Baby bonds function similarly to traditional bonds, where investors lend money to the issuer in exchange for periodic interest payments and the eventual return of the face value when the bond matures. Baby bonds are particularly appealing to investors seeking low-risk options for income generation and portfolio diversification, often with denominations as low as $25.

Baby bonds typically have:

  • Small denominations: Baby bonds are issued in smaller increments, starting at as low as $25, allowing accessibility for individual investors with limited capital.

  • Medium maturity terms: These bonds typically mature between eight and 15 years, offering consistent interest payments over time.

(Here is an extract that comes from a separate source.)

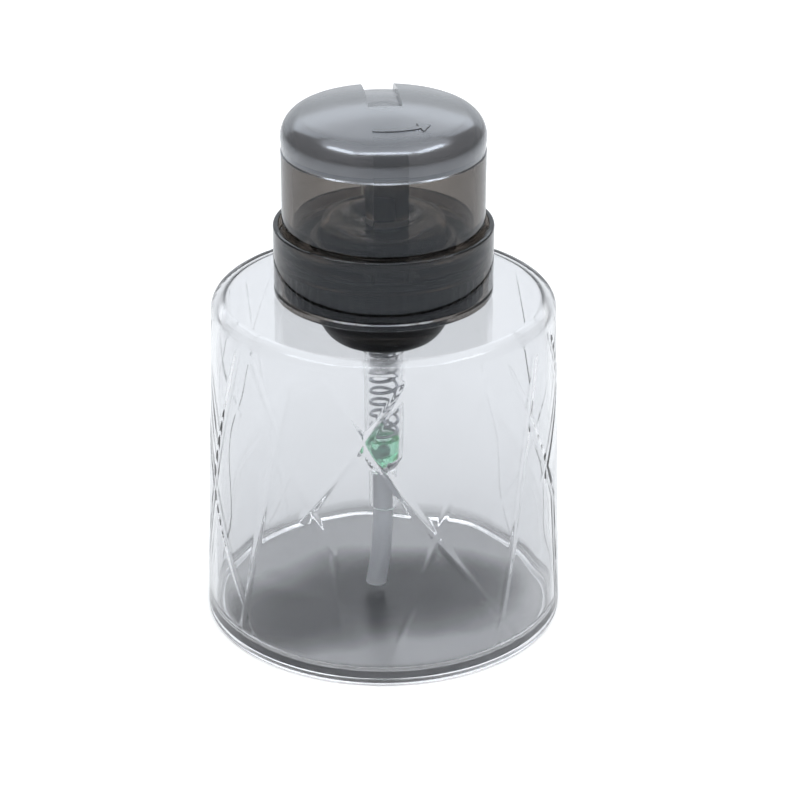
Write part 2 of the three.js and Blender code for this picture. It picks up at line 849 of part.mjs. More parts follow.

  • Callable option: Some baby bonds are callable, meaning the issuer can redeem them before maturity, potentially impacting long-term yields.

  • Tax implications: Depending on the issuing entity, interest from baby bonds may be taxable or tax-exempt, influencing an investor’s overall return.

Baby bonds are often issued to meet funding needs. For example, certain public utilities and municipal governments issue baby bonds to finance infrastructure projects such as road repairs, school construction, or energy grid improvements. These low par value bonds appeal to a broad base of retail investors seeking steady, low-risk returns.

Corporate issuers also use baby bonds as a way to raise capital. For example, real estate investment trusts (REITs) may issue baby bonds to fund property acquisitions or development projects. These bonds are attractive to investors looking for stable income, as REITs often provide strong backing for their debt instruments.

Another  example includes state governments that offer baby bonds to fund affordable housing developments or support higher education programs. These projects are often backed by strong credit ratings, providing added security for bondholders.